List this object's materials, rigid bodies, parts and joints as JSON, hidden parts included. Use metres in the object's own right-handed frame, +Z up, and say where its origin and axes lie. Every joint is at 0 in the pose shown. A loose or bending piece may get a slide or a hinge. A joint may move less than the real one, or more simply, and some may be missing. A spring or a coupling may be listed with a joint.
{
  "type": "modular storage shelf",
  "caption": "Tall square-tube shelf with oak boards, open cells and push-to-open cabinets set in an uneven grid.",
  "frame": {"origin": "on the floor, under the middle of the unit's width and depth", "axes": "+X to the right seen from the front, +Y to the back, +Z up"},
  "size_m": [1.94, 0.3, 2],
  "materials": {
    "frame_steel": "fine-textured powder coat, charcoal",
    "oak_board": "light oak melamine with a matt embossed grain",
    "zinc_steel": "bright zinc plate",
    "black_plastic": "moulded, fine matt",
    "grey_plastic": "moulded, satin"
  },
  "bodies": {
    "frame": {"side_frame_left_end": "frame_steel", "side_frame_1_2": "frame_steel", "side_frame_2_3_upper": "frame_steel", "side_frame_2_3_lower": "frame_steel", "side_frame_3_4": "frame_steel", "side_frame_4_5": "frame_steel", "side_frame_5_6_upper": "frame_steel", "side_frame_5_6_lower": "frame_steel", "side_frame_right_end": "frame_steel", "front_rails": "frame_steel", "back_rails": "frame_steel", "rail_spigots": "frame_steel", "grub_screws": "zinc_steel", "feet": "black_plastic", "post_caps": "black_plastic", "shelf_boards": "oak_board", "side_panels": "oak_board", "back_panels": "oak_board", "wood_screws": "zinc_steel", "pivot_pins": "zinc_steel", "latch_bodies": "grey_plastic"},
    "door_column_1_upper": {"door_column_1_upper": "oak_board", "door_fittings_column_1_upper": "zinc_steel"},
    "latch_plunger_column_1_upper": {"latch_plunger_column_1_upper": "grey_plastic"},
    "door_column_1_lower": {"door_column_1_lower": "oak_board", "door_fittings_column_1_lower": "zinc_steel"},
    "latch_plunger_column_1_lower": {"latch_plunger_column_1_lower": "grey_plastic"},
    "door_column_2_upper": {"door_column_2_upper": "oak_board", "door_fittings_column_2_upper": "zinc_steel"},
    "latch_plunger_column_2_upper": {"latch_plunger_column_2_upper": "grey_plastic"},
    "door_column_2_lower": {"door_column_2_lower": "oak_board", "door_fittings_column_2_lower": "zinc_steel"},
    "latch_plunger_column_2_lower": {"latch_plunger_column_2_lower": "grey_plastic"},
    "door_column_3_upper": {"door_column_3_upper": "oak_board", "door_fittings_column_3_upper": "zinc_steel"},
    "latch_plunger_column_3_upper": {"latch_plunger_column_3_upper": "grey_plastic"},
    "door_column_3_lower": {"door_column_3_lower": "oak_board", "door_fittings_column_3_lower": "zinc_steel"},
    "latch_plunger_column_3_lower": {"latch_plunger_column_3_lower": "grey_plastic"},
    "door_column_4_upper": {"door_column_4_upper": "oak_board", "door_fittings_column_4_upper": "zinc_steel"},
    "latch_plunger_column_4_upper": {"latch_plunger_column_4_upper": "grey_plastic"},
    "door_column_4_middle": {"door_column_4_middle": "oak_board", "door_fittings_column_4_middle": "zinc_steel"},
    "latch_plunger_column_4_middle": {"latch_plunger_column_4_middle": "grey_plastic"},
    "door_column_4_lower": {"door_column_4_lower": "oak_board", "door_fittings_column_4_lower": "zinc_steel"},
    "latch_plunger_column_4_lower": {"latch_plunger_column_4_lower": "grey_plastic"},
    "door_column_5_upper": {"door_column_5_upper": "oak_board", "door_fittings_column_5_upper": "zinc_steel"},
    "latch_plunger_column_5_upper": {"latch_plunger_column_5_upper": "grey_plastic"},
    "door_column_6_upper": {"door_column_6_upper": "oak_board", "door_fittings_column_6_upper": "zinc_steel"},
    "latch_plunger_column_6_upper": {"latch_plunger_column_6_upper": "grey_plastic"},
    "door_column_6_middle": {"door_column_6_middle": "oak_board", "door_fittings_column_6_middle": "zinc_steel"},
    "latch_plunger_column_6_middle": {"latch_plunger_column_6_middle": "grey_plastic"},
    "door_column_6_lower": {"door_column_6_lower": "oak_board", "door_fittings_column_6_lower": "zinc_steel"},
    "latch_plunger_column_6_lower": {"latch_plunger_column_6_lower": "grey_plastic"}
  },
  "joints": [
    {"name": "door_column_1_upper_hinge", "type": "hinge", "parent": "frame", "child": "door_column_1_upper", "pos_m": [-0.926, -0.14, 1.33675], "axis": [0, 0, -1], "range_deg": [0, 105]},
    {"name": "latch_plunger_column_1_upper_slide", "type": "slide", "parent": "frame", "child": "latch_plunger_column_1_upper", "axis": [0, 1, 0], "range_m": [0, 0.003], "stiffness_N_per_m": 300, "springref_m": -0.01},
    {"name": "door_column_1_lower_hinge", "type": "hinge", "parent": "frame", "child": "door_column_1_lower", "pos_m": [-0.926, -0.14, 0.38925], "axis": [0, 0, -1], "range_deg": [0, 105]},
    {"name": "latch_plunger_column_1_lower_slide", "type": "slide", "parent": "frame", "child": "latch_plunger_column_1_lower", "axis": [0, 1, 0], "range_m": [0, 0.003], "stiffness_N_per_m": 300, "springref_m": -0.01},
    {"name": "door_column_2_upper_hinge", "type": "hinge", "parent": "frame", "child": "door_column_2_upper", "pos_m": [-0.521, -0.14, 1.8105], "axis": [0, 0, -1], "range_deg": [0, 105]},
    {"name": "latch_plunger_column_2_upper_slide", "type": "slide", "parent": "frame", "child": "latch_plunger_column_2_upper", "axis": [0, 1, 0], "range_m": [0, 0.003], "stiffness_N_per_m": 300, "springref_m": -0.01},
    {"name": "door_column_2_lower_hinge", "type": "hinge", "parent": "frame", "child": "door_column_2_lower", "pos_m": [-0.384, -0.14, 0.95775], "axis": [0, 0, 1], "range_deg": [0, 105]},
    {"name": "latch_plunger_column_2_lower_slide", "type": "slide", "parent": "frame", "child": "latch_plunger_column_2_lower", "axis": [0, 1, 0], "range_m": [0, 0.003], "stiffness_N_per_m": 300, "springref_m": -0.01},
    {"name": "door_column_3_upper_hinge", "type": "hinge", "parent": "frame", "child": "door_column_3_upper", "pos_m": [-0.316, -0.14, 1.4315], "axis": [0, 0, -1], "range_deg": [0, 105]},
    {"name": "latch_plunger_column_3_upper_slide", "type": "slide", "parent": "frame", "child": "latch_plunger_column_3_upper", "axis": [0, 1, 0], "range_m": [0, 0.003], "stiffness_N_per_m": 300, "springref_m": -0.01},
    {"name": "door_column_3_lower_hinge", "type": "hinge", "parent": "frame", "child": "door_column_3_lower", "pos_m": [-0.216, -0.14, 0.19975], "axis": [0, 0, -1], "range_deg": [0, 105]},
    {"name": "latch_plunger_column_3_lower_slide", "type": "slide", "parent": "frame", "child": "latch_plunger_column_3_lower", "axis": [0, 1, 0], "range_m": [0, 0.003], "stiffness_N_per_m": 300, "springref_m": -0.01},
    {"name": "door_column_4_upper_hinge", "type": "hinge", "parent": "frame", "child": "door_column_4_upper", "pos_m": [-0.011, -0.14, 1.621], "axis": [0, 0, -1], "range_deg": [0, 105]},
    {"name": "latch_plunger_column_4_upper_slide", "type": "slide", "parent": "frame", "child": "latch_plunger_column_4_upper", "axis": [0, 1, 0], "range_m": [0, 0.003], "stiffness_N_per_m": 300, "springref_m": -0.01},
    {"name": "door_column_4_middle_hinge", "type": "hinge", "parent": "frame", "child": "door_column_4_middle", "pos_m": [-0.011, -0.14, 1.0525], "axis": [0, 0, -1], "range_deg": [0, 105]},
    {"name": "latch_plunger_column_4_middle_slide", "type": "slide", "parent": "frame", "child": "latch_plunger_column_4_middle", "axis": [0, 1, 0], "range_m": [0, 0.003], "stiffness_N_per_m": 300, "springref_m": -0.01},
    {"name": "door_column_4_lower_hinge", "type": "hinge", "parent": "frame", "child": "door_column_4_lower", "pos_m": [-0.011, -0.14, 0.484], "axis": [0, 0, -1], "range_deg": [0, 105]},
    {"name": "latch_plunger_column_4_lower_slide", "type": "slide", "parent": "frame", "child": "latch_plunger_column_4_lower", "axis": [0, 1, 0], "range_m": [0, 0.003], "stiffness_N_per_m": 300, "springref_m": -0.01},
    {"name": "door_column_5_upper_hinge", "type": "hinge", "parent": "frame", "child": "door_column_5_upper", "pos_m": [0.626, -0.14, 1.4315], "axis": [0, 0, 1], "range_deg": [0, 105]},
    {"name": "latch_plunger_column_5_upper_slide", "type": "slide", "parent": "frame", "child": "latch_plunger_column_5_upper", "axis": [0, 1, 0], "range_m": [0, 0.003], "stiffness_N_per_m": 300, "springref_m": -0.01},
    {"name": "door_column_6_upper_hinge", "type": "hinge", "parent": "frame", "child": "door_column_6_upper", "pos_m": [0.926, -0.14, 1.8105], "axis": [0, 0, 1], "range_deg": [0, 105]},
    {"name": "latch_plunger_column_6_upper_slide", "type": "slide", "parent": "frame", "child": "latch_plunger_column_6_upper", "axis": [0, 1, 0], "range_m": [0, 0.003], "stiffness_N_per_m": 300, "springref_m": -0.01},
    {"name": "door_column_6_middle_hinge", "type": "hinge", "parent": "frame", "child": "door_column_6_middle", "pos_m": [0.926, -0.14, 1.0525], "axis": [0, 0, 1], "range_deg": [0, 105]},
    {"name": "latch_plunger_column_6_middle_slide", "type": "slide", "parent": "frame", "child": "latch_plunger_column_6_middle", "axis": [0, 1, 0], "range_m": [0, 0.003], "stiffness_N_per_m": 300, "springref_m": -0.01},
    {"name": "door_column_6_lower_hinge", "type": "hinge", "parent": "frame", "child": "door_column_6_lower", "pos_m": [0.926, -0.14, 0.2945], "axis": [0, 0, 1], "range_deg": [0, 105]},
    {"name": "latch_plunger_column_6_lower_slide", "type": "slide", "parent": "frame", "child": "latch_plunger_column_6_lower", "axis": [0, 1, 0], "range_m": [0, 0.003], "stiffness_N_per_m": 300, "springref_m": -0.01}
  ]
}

**The request:**
Copy every line of the material in which the word "materials" occurs.

**Solution for this exercise:**
List this object's materials, rigid bodies, parts and joints as JSON, hidden parts included. Use metres in the object's own right-handed frame, +Z up, and say where its origin and axes lie. Every joint is at 0 in the pose shown. A loose or bending piece may get a slide or a hinge. A joint may move less than the real one, or more simply, and some may be missing. A spring or a coupling may be listed with a joint.
  "materials": {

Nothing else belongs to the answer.